Добровольческие формирования сейчас же вступили в борьбу с большевиками; здесь было офицерство, буржуазия и вообще элементы, от большевиков пострадавшие.

Командование требовало солдат без различия от их назначения, лишь бы были одеты и вооружены... И началось постепенное, медленное переливание крови из формирований народной армии в добровольческие формирования фронта. Первая так и не закончила своего образования в целом, а расхватана была по частям, — добровольческие же части, уплотненные солдатами Народной Армии, выполняли свою задачу хорошо.

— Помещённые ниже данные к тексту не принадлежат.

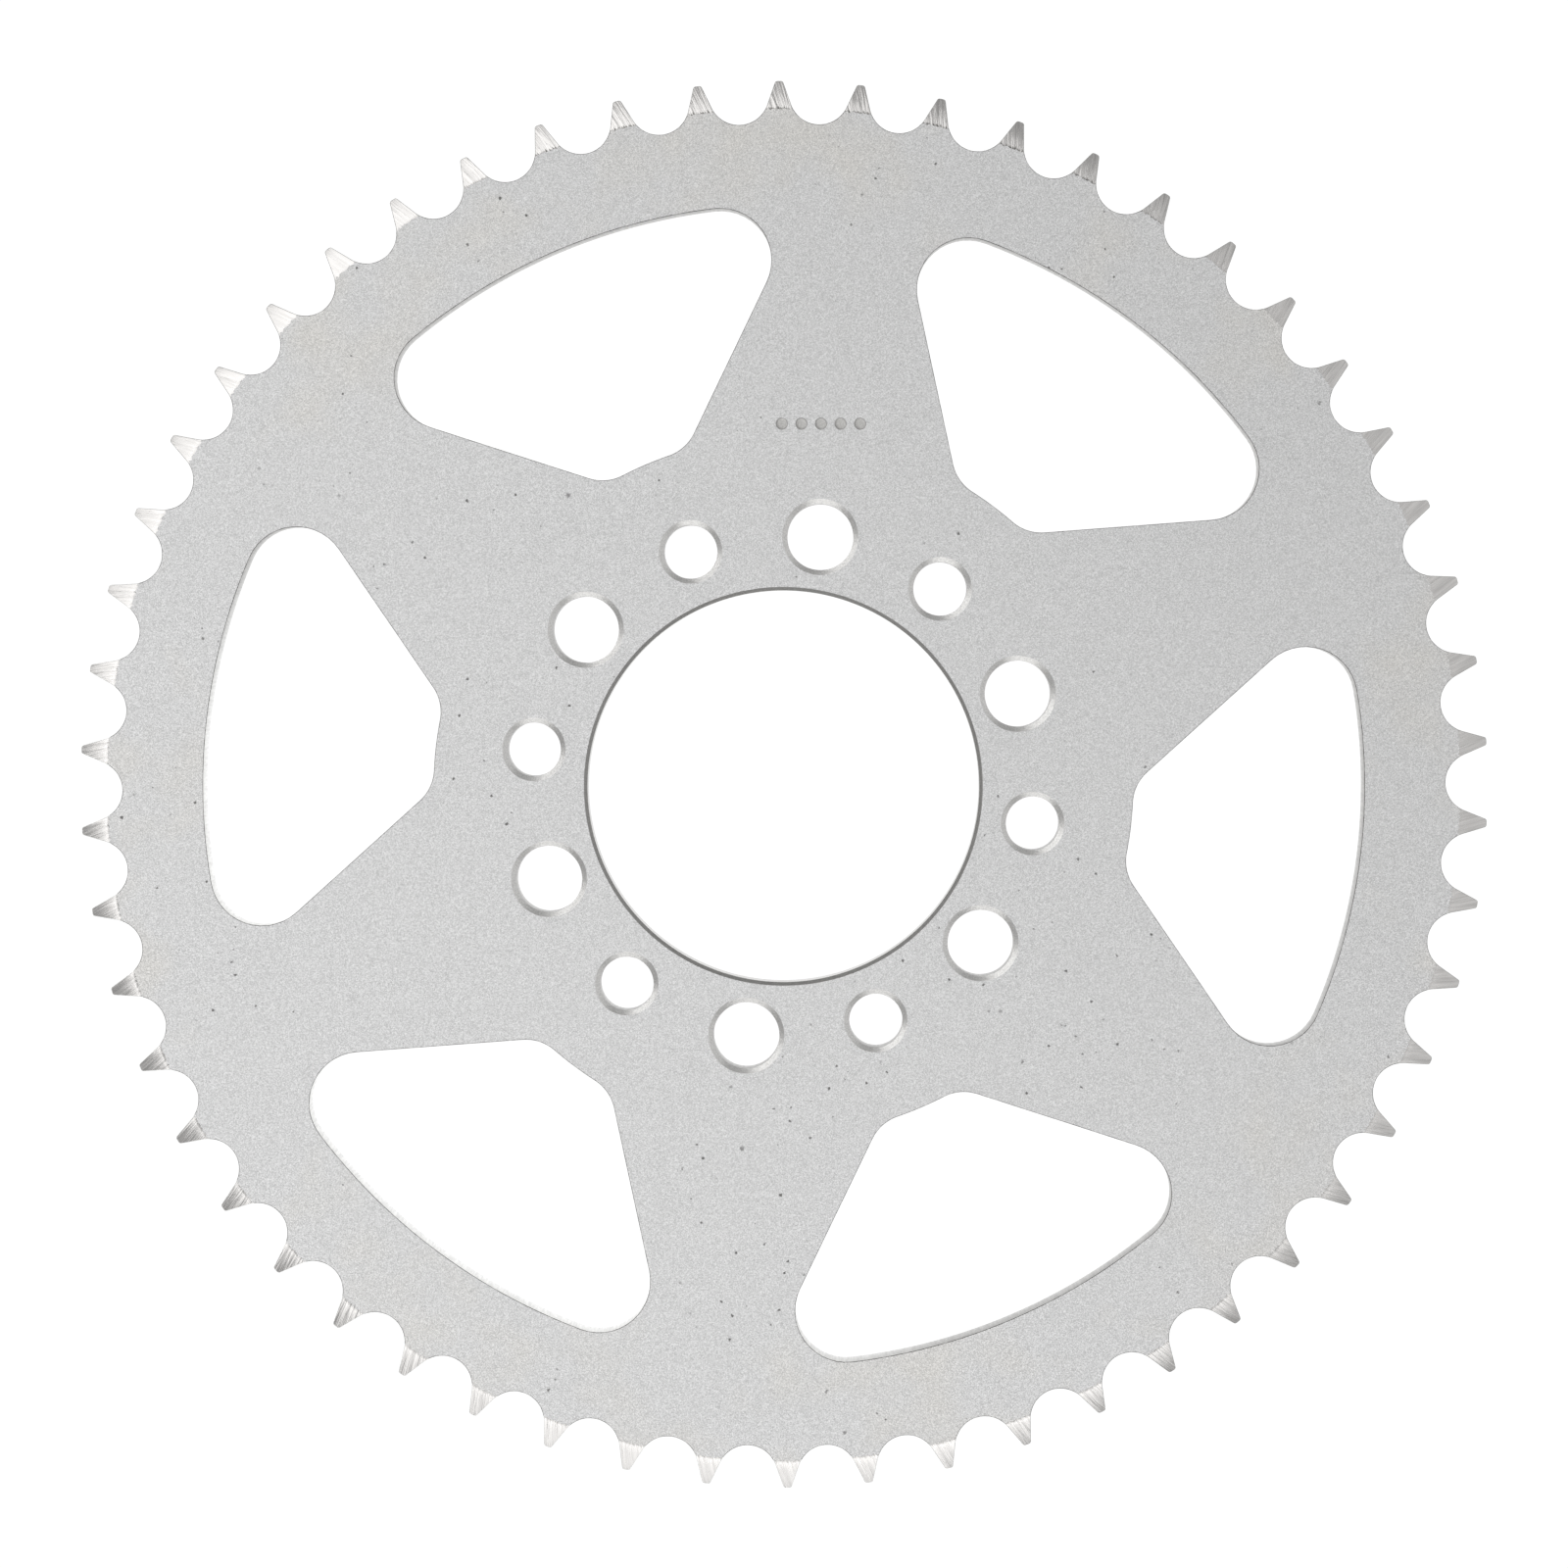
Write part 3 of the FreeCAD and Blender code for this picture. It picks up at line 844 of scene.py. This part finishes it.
@dataclass(frozen=True)
class GroundRelief(Finish):
    """Steel ground back with a coarse wheel across the teeth: bright and warm, with slanting scratches.

    The mesh already bends the bevel, and the shading turns it a little more at each end. A jagged dark line
    of painted shade runs along the start, on two sides of the plate.
    """

    name: str = "steel_ground_relief"
    colour: str = "#E0DEDC"
    roughness: float = 0.27
    sheen: Range = (0.21, 0.35)
    start_mm: float = 107.12
    length_mm: float = 4.7
    scratch_mm: float = 0.22
    scratch_depth_mm: float = 0.10
    scratch_span: Range = (0.35, 0.65)
    scratch_tone: Range = (0.86, 1.08)
    groove_mm: float = 0.528
    groove_share: float = 0.5
    stretch: float = 0.07
    slant: float = 17.0
    crown_turn: float = 3.5
    # Painted shade along the start of the relief: its colour, jag, fade, turn and strength on far and near
    # sides.
    shadow: str = "#7C7A77"
    jag_mm: float = 0.3
    jag_reach_mm: Range = (0.1, 0.75)
    fade_mm: float = 0.25
    start_shade_turn: float = 7.0
    far_span: Range = (0.78, 0.93)
    far_share: float = 0.9
    near_span: Range = (-0.95, -0.6)
    near_share: float = 0.4

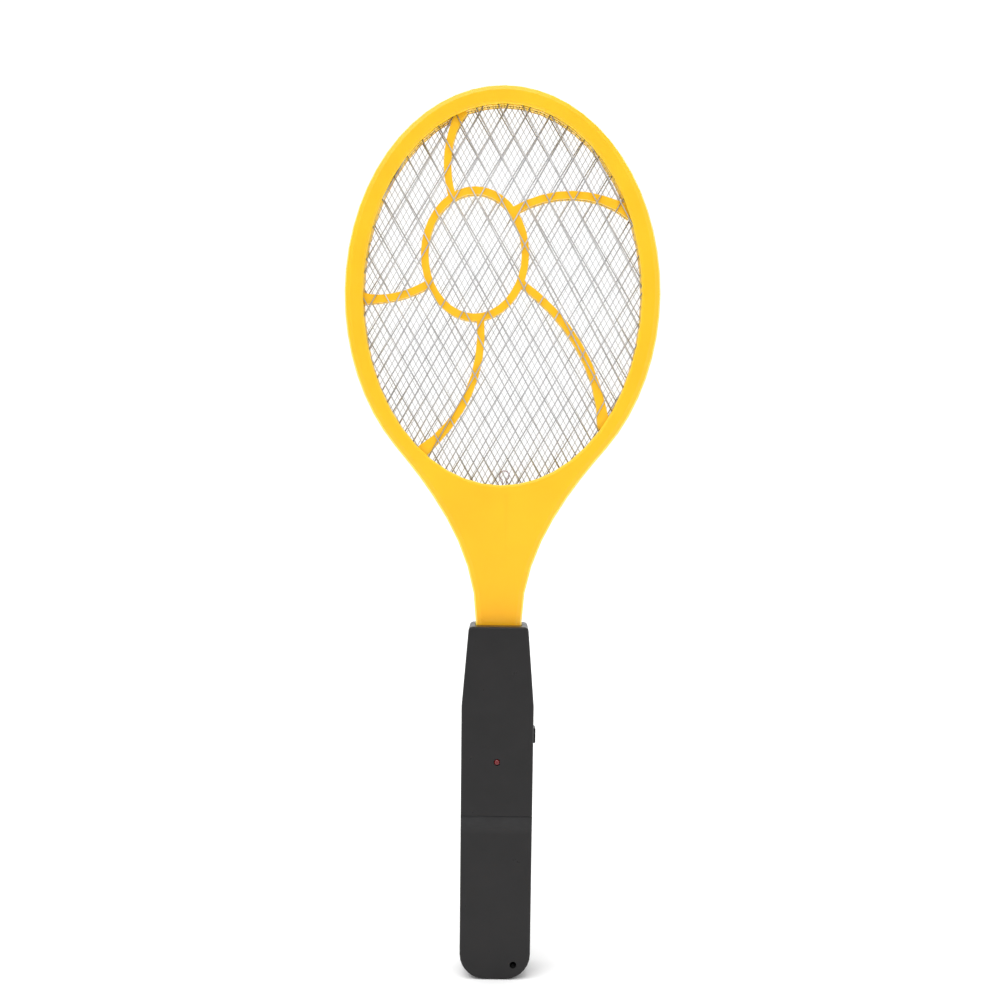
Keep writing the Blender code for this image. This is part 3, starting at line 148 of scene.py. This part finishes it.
class Paint:
    """A procedural material: noise, bands and bumps wired into one Principled shader."""

    def __init__(self, name):
        self.material = bpy.data.materials.new(name)
        self.material.use_nodes = True
        self.nodes = self.material.node_tree.nodes
        self.links = self.material.node_tree.links
        self.shader = self.nodes["Principled BSDF"]
        self.place = self.nodes.new("ShaderNodeTexCoord").outputs["Object"]
        self.normal = None

    def set(self, **values):
        for name, value in values.items():
            self.shader.inputs[name.replace("_", " ")].default_value = value
        return self

    def stretched(self, x, y, z):
        """Coordinates scaled along the axes."""
        node = self.nodes.new("ShaderNodeMapping")
        node.inputs["Scale"].default_value = (x, y, z)
        self.links.new(self.place, node.inputs["Vector"])
        return node.outputs["Vector"]

    def noise(self, size, detail=3.0, rough=0.5, place=None):
        """Noise with features of about this size, from 0 to 1."""
        node = self.nodes.new("ShaderNodeTexNoise")
        node.inputs["Scale"].default_value = 1.0 / size
        node.inputs["Detail"].default_value = detail
        node.inputs["Roughness"].default_value = rough
        self.links.new(place or self.place, node.inputs["Vector"])
        return node.outputs["Fac"]

    def cells(self, size, place=None, feature="F1"):
        """Distances in a pattern of cells of about this size."""
        node = self.nodes.new("ShaderNodeTexVoronoi")
        node.feature = feature
        node.inputs["Scale"].default_value = 1.0 / size
        self.links.new(place or self.place, node.inputs["Vector"])
        return node.outputs["Distance"]

    def waves(self, size, direction="Z", distortion=0.0, place=None):
        node = self.nodes.new("ShaderNodeTexWave")
        node.bands_direction = direction
        node.inputs["Scale"].default_value = 2 * math.pi / 20 / size
        node.inputs["Distortion"].default_value = distortion
        self.links.new(place or self.place, node.inputs["Vector"])
        return node.outputs["Fac"]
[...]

С течением времени Народная армия превратилась без остатка в добровольческие части; сохранилось лишь название, которое было придано, с большей или меньшей долей основания, штабу при генерале Чечеке, и совершенно неосновательно всем добровольческим формированиям. Эти последние так до конца волжской эпопеи, да и в дальнейшем, конечно, тем более, не приняли на себя названия Народной армии, а именовались по фамилиям начальников и самого популярного из них — Каппеля. «Каппелевцы» — это название сохранилось навсегда и пережило не только Комуч, но и Директорию и Колчака, через весь Сибирский поход до Дальнего Востока.

Таким образом, Народная армия была лишь в идее. Добровольческие отряды не носили названия Народной армии: обычно они именовались по фамилии начальников, а их более мелкие организационные подразделения именовались по тем территориям, откуда шли добровольцы (Самара, Сызрань и пр.). Так как наименования предполагаемых к формированию пяти дивизий «Народной армии» (Самарская, Сызранская и др.) совпадают с названиями некоторых добровольческих отрядов, то, естественно, широкая публика существовавшие добровольческие части смешивала с существующими лишь в плане, на бумаге, дивизиями «Народной армии». Путанице понятий много содействовал и штаб Галкина, носивший, до переименования его в Военное Министерство, название «Штаба Народной Армии». На деле ни добровольцам, бьющимся на фронте, ни штабу фронта Поволжского (штаб генерала Чечека), было не до того, чтобы разбираться детально в вопросе, где кончается «Народная армия» и где начинается добровольчество: обе организации проходили под флагом Комуча, почему на них, без различия их качественного и количественного значения, и перенесено было общее наименование «Народная армия».

Добровольцы предпочли именно это название другому слишком одиозному — «Армия Комуча»; позже имя «Народная армия» постепенно затушевалось, будучи вытеснено именем наиболее популярного вождя — генерала Каппеля.